I think I can speak for many of the participants when I say the police took advantage of the power they have and need to reevaluate measures for the future. Supposedly these were “preventative” measures, but they approached the situation in full force instead of, perhaps, a nonviolent and authoritative approach. Had a team of 30 officers walked around and maturely asked students to drop their alcohol and exit the premises, maybe 73 of UMass’ own students wouldn’t have been taken to jail this weekend. In addition, many of the police acted in a completely unprofessional manner yelling out swears and profanities at students.
Had the University not sent out a number of emails leading up to the event this past Saturday almost advertising Blarney Blowout and what they hoped wouldn’t happen, in addition to granting permission to the Boston Globe to write an article about it, perhaps the anticipation of the event may have not been so drastic. I think as a student body we’d all like to see a little less physical police intervention and a little more protection.
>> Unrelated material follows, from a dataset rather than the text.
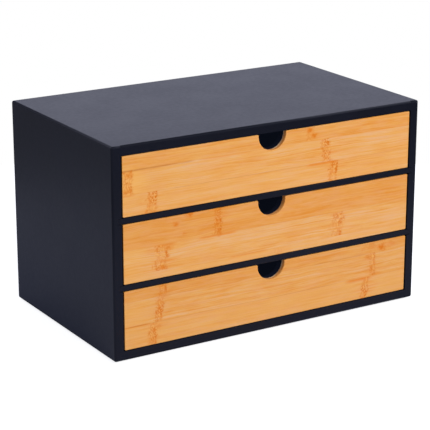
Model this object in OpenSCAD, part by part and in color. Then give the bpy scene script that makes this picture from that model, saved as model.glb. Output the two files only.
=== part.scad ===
// Desktop mini drawers: a painted board case with three drawers behind bamboo faces.
// Millimetres. +X is to the right, +Y towards the back and +Z up. The origin is on the
// surface that the feet stand on, midway across the case's width and depth.

/* [Case] */
// Width over the two side panels
case_w = 330; // [280:5:400]
// Depth from the front edges to the rear edges
case_d = 200; // [170:5:260]
// Height of the case without its feet
case_h = 198; // [180:1:240]
// Thickness of the side, top and bottom panels
board_t = 9; // [8:0.5:12]
// Radius on the case's outer edges
edge_r = 1.5; // [0.8:0.1:2]

/* [Shelves and back] */
// Thickness of the two shelves that carry the drawers
shelf_t = 5.5; // [5:0.5:8]
// Depth of the grooves in the side panels that the shelves slide into
dado_depth = 3; // [2:0.5:4]
// Radius on the shelves' front edges
shelf_edge_r = 0.6; // [0.3:0.1:1]
// Thickness of the back panel, which lies flush in a rabbet
back_t = 3; // [2.5:0.5:4]
// Width by which the back panel laps onto the boards around it
back_lap = 5; // [4:0.5:6]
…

Lastly the University—rather than attempting to displace thousands of intoxicated students around the campus—let them all congregate in one area and let the party run its course until people got tired and went home, UMass would not be dealing with the repercussions of national attention regarding the rowdiness of their students. I would imagine that the last thing UMass Amherst wants as a highly regarded university is a bad reputation for unruly students and irresponsible alcohol abuse. As the school’s rankings and statistics increase as the years go on, I can’t fathom why they’d want prospective students, parents, and families alike to fear enrolling in the University for events such as Blarney Blowout that could have been handled a lot differently.